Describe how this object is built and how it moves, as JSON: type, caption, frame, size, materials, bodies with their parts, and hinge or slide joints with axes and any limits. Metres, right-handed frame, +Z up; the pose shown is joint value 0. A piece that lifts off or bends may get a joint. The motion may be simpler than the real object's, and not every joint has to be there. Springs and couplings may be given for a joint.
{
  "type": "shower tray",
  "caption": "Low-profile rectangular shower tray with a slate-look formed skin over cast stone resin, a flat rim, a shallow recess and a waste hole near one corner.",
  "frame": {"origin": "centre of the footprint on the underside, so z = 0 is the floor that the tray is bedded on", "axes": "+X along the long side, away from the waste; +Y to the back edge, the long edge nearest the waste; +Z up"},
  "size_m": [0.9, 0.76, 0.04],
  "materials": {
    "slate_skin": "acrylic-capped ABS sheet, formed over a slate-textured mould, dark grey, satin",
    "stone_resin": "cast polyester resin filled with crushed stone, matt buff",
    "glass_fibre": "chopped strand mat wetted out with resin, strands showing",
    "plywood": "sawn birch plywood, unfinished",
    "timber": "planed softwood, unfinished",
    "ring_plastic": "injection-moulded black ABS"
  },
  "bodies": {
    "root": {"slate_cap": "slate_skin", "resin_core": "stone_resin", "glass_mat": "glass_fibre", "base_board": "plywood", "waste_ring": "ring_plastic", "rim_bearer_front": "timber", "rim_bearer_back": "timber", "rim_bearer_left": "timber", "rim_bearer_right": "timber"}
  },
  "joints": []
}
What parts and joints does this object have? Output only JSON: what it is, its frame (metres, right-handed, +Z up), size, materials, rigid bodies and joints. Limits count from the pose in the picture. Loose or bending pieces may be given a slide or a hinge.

==========

Copy each line of the listing that holds the word "axes".

Response to the task:
Describe how this object is built and how it moves, as JSON: type, caption, frame, size, materials, bodies with their parts, and hinge or slide joints with axes and any limits. Metres, right-handed frame, +Z up; the pose shown is joint value 0. A piece that lifts off or bends may get a joint. The motion may be simpler than the real object's, and not every joint has to be there. Springs and couplings may be given for a joint.
  "frame": {"origin": "centre of the footprint on the underside, so z = 0 is the floor that the tray is bedded on", "axes": "+X along the long side, away from the waste; +Y to the back edge, the long edge nearest the waste; +Z up"},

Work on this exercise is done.